Fashion awards are typically established with the purpose of showcasing new styles to the world and celebrating designers with the most outstanding contributions to the industry during the year. The Redress Design Award takes it a step further by aiming to shine a spotlight on the importance and urgency of transitioning the industry towards a circular fashion system.
Redress is the world’s largest sustainable fashion design competition and is driven by the mission to educate emerging fashion designers about the industry’s waste crisis. By doing this, it aims to encourage the new generations of designers to adopt circularity within their fabrics, as well as raise awareness about the issue more broadly.

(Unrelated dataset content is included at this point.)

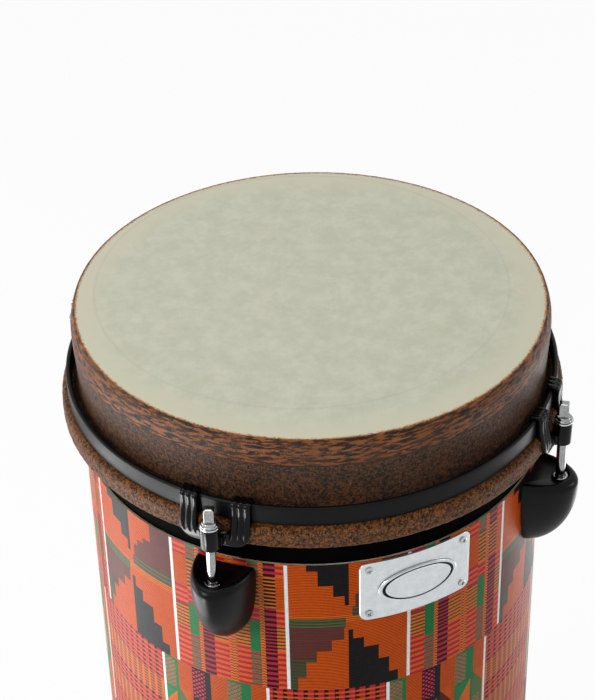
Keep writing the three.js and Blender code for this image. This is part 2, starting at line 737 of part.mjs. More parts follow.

Redress focuses on designs that are made for low waste and recyclability using low-impact processes and materials.
Redress founder Christina Dean says that the crisis “can’t be swept under the carpet any longer.” This year’s edition saw COVID-19 as an opportunity to shine a light on the concept of the circular economy within the fashion industry. With so many supply chain and manufacturing disruptions during the pandemic, Redress took the chance to stress the importance of reducing and repurposing materials as much as possible, to prevent waste.
The 2020 Redress Design Award announced two winners, including menswear designer Le Ngoc Ha Thu from Vietnam, whose line of clothing stood out among hundreds of entries from 48 countries. As part of the winning prize, Thu will collaborate with Timberland to learn more about creating sustainable fashion.
Argentinian designer Juliana Garcia Bello won the womenswear design award. “I have learned so much during my participation in the Redress Design Award and have definitely come out of this with a reinforced feeling that collaboration is the key,” Bello said. “We designers need to share our strengths and be inspired by each other.” Bello will work alongside The R Collective, an award-winning brand focused on upcycling.
Hopefully, the fashion industry will see more eco-conscious fashion awards like these pop up in the near future, catalyzing the industry’s transition towards circularity.